● DATA EXCERPTS:
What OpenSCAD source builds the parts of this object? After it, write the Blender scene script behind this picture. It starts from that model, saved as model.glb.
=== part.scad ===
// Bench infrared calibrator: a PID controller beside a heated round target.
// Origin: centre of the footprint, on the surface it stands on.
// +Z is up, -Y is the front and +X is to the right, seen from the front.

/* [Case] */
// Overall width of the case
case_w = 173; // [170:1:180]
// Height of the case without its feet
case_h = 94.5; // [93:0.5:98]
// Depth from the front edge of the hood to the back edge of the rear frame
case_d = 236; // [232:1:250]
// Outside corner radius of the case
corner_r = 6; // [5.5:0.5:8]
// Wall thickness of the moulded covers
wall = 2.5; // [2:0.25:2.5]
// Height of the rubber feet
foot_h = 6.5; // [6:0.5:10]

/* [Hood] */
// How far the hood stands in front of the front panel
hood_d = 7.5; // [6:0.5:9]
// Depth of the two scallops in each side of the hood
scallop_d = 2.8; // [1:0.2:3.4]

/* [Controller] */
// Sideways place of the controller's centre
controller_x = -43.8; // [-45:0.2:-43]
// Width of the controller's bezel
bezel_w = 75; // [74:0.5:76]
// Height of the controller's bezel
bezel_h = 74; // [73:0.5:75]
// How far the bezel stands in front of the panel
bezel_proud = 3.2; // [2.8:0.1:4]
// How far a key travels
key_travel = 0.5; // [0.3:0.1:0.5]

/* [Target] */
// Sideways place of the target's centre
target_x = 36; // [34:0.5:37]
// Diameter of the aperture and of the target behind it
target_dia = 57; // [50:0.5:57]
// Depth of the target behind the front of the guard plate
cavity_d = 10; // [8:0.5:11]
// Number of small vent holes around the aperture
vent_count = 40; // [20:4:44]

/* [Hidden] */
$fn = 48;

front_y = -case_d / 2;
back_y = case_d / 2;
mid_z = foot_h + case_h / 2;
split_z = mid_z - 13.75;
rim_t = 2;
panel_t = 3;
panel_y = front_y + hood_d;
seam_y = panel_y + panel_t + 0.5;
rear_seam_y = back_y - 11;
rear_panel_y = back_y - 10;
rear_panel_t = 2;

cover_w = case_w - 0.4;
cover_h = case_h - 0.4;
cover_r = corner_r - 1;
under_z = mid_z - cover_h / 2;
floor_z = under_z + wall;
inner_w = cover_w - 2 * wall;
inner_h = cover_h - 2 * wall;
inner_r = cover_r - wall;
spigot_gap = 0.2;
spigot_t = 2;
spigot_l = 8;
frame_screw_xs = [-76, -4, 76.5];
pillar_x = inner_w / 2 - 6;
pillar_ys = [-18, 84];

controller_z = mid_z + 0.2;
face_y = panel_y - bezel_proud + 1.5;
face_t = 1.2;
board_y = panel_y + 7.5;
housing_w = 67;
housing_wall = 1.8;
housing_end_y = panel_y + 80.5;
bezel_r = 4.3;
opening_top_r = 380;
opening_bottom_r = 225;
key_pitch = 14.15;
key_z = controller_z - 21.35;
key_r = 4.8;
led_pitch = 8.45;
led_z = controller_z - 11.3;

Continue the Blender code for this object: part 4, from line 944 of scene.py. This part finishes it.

* * *

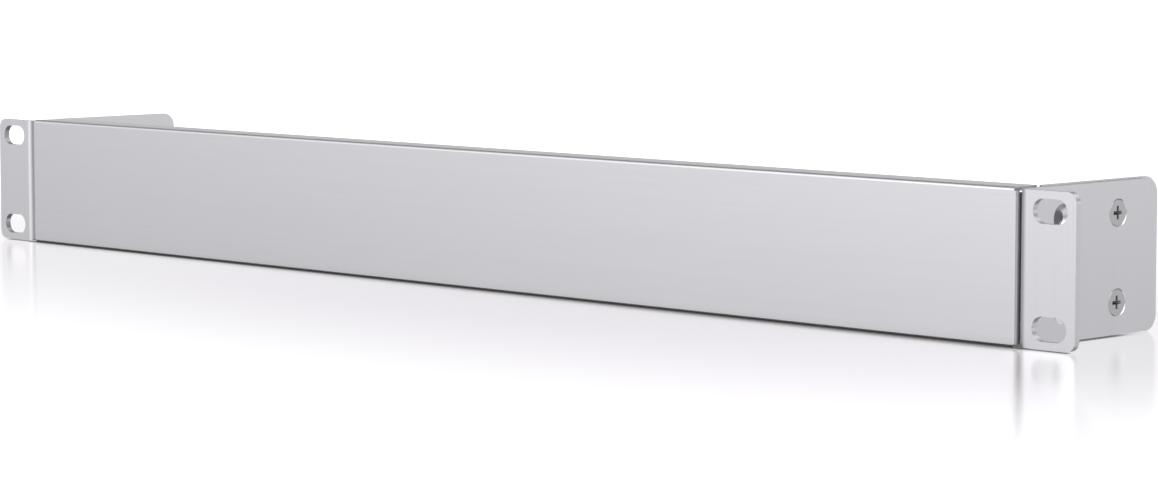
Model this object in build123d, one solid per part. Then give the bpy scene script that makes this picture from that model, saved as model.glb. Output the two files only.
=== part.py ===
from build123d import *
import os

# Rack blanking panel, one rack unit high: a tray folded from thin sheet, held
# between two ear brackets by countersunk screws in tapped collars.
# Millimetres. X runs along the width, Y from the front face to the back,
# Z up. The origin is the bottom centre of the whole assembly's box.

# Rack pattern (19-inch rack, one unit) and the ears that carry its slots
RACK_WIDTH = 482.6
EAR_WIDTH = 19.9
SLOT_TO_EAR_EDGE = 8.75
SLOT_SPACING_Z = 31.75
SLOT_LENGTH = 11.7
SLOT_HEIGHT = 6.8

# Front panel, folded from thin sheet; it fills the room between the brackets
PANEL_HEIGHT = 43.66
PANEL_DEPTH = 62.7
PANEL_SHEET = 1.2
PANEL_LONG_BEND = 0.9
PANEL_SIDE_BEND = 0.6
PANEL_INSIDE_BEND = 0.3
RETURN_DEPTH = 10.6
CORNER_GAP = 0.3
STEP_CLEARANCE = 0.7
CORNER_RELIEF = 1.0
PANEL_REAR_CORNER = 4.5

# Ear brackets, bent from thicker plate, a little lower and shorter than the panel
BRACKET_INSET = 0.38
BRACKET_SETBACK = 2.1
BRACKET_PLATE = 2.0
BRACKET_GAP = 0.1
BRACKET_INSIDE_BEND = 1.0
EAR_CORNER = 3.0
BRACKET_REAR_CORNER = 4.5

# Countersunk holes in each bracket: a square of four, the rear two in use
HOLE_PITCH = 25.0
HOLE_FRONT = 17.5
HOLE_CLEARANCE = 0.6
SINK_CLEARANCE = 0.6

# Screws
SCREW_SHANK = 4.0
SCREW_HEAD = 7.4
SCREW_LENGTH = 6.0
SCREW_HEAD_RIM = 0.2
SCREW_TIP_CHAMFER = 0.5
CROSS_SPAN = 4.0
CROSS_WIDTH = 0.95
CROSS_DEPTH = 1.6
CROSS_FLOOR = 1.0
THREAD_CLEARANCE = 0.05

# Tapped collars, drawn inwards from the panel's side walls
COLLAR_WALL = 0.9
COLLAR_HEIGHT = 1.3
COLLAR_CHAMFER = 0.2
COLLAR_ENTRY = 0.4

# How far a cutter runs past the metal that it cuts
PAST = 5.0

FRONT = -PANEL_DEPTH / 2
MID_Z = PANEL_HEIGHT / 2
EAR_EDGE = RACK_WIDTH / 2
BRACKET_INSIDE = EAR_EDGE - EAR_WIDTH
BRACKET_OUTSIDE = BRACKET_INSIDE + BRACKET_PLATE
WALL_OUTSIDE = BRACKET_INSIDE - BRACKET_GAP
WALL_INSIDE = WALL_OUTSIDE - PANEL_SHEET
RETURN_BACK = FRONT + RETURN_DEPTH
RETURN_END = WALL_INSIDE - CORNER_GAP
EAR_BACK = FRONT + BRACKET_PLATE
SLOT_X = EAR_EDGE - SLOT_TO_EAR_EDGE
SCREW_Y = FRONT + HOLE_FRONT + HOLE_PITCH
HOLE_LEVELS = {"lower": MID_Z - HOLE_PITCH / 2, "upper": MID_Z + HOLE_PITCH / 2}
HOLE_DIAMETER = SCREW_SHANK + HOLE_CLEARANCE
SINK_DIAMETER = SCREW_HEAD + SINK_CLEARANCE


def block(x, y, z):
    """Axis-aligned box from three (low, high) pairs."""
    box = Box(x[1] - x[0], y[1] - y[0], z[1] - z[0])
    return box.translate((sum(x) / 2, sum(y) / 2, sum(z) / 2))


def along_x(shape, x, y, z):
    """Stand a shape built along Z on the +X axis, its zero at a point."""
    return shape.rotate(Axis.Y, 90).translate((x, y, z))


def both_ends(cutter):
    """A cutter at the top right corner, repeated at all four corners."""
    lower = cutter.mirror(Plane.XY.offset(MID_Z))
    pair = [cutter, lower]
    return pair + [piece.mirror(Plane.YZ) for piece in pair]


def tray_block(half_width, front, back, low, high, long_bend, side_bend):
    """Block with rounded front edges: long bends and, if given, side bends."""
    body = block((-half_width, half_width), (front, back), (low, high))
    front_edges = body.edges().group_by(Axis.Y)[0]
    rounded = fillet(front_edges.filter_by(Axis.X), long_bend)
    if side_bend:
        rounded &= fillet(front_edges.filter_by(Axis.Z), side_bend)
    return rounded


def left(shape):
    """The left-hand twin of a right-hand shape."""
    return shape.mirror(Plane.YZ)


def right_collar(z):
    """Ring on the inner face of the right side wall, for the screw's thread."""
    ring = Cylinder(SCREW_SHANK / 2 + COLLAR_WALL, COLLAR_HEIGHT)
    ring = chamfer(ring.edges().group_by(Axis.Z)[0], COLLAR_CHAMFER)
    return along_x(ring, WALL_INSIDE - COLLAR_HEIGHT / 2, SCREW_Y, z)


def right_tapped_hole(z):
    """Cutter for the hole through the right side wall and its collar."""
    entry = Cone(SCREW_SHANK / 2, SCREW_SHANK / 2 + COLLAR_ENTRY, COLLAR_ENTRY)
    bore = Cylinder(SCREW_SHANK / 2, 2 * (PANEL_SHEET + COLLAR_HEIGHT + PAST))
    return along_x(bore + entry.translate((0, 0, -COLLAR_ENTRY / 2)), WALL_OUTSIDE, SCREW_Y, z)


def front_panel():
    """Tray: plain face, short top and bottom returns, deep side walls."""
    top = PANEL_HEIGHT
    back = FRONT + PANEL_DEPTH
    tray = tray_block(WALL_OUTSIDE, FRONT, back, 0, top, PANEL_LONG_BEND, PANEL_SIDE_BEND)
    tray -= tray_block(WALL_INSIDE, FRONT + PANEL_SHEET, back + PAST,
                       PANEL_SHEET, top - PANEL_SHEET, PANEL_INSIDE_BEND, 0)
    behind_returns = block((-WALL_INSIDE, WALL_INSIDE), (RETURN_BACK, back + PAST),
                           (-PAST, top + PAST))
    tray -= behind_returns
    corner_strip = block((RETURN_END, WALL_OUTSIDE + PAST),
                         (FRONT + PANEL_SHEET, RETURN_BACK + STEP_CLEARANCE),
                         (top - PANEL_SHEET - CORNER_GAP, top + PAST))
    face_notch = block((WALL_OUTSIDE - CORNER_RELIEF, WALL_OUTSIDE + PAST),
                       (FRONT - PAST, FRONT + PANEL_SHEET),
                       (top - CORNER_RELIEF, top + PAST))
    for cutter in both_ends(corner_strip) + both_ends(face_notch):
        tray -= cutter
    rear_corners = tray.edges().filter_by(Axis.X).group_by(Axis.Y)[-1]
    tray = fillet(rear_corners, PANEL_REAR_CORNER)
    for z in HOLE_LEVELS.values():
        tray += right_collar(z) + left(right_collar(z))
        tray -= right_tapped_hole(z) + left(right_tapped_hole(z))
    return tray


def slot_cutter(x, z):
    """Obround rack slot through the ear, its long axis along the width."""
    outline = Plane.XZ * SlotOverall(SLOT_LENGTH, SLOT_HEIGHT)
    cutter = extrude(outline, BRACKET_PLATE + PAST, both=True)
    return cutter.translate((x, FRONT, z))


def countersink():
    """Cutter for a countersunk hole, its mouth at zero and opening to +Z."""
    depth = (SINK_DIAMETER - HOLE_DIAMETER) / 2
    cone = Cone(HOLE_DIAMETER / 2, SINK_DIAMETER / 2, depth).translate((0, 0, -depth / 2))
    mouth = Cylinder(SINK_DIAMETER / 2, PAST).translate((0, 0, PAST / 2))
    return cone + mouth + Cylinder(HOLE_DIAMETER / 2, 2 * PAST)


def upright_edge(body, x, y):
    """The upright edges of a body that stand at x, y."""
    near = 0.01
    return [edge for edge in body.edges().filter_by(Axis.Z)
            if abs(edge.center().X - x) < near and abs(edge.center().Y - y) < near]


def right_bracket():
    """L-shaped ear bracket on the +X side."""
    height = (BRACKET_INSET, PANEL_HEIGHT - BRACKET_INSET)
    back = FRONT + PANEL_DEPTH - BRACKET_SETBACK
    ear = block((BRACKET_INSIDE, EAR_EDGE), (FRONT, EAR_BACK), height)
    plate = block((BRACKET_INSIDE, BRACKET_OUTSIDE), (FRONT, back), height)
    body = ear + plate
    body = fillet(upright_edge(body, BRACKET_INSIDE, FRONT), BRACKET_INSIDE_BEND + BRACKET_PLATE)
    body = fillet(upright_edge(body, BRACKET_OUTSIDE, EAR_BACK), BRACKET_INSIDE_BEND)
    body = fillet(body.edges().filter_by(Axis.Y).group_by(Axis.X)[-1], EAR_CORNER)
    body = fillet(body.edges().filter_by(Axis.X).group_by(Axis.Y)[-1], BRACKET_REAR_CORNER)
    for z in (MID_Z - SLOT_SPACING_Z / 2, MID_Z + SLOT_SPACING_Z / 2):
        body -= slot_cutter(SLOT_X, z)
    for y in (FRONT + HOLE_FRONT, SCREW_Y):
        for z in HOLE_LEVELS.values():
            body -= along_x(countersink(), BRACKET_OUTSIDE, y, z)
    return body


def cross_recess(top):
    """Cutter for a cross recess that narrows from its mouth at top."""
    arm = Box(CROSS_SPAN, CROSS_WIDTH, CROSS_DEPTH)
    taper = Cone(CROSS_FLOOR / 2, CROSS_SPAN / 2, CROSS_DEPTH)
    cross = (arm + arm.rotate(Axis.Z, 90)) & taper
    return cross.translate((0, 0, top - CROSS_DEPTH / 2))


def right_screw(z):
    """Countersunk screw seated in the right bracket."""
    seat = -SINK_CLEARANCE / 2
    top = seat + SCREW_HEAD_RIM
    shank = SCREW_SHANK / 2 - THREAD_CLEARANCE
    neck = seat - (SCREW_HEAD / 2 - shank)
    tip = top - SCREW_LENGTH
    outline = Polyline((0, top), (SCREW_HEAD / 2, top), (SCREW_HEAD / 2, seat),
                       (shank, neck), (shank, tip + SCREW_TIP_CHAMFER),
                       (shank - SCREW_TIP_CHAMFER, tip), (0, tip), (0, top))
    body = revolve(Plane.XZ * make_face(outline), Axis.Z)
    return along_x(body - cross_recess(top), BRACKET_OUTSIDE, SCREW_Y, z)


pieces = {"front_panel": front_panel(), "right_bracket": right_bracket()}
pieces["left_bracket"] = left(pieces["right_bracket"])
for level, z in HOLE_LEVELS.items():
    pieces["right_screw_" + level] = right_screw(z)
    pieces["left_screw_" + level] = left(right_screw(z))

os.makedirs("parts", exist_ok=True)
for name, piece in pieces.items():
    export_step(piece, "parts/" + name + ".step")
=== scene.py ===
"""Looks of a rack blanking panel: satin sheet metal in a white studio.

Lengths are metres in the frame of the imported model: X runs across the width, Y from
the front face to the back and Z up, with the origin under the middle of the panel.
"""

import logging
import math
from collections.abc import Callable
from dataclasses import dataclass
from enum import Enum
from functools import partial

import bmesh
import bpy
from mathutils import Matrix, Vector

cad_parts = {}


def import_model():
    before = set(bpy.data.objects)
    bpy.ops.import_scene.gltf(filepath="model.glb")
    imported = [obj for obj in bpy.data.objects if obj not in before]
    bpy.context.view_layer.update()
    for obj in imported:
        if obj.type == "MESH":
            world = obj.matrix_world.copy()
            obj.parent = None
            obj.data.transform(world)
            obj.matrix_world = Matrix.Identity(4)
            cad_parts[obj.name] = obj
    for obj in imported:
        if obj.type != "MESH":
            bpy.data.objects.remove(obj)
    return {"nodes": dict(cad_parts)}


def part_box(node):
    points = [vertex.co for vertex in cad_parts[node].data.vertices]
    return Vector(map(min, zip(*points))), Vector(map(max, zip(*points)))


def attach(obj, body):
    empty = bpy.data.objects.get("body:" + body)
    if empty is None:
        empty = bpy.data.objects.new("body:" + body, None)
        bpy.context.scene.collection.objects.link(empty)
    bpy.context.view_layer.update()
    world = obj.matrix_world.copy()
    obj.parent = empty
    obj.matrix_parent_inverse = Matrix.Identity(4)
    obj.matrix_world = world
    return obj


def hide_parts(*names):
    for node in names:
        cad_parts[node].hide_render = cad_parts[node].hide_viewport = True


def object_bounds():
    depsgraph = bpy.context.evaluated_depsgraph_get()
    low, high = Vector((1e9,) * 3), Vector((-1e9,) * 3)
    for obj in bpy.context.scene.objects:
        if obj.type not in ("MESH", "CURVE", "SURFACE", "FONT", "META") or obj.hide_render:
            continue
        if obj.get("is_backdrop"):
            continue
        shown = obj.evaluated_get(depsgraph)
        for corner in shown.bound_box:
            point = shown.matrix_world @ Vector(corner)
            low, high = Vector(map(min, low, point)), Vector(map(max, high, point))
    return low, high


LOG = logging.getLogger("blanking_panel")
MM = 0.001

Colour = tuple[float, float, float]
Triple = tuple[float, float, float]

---

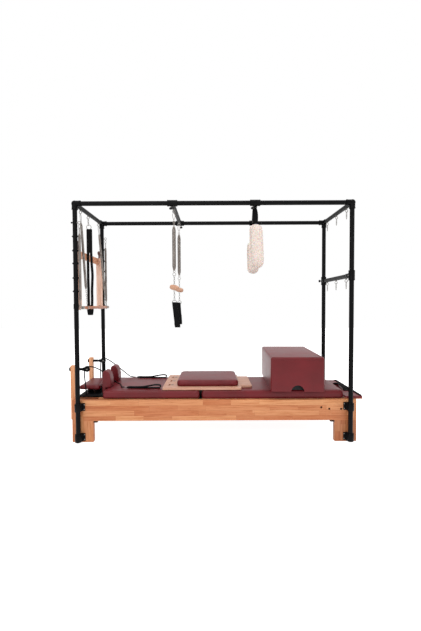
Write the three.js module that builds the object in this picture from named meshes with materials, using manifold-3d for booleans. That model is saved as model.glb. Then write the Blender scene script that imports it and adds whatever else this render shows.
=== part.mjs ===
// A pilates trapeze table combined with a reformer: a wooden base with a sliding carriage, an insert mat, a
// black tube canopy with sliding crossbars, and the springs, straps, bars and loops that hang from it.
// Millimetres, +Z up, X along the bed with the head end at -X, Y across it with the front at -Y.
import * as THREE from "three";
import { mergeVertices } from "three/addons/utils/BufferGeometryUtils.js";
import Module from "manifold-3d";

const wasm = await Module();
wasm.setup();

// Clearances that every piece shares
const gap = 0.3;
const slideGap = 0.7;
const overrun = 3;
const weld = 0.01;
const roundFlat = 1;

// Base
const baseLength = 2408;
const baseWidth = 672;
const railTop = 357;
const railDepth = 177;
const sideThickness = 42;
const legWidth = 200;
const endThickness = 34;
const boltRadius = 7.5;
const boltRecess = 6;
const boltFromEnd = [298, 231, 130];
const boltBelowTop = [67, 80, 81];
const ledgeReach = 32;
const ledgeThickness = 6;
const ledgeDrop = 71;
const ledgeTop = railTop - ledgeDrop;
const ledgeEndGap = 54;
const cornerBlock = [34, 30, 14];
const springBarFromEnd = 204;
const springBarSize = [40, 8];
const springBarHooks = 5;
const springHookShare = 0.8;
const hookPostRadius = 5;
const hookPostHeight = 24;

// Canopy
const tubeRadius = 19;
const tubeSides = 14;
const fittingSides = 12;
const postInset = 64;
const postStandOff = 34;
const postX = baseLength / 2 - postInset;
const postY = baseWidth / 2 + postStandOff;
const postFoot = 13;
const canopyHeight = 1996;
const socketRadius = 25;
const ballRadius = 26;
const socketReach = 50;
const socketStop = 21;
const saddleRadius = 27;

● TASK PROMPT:
Repeat exactly the lines from the one containing "level] = left(right_screw(z))" to the one containing "from functools import partial", both lines included, and nothing else.

● SOLVED EXERCISE:
    pieces["left_screw_" + level] = left(right_screw(z))

os.makedirs("parts", exist_ok=True)
for name, piece in pieces.items():
    export_step(piece, "parts/" + name + ".step")
=== scene.py ===
"""Looks of a rack blanking panel: satin sheet metal in a white studio.

Lengths are metres in the frame of the imported model: X runs across the width, Y from
the front face to the back and Z up, with the origin under the middle of the panel.
"""

import logging
import math
from collections.abc import Callable
from dataclasses import dataclass
from enum import Enum
from functools import partial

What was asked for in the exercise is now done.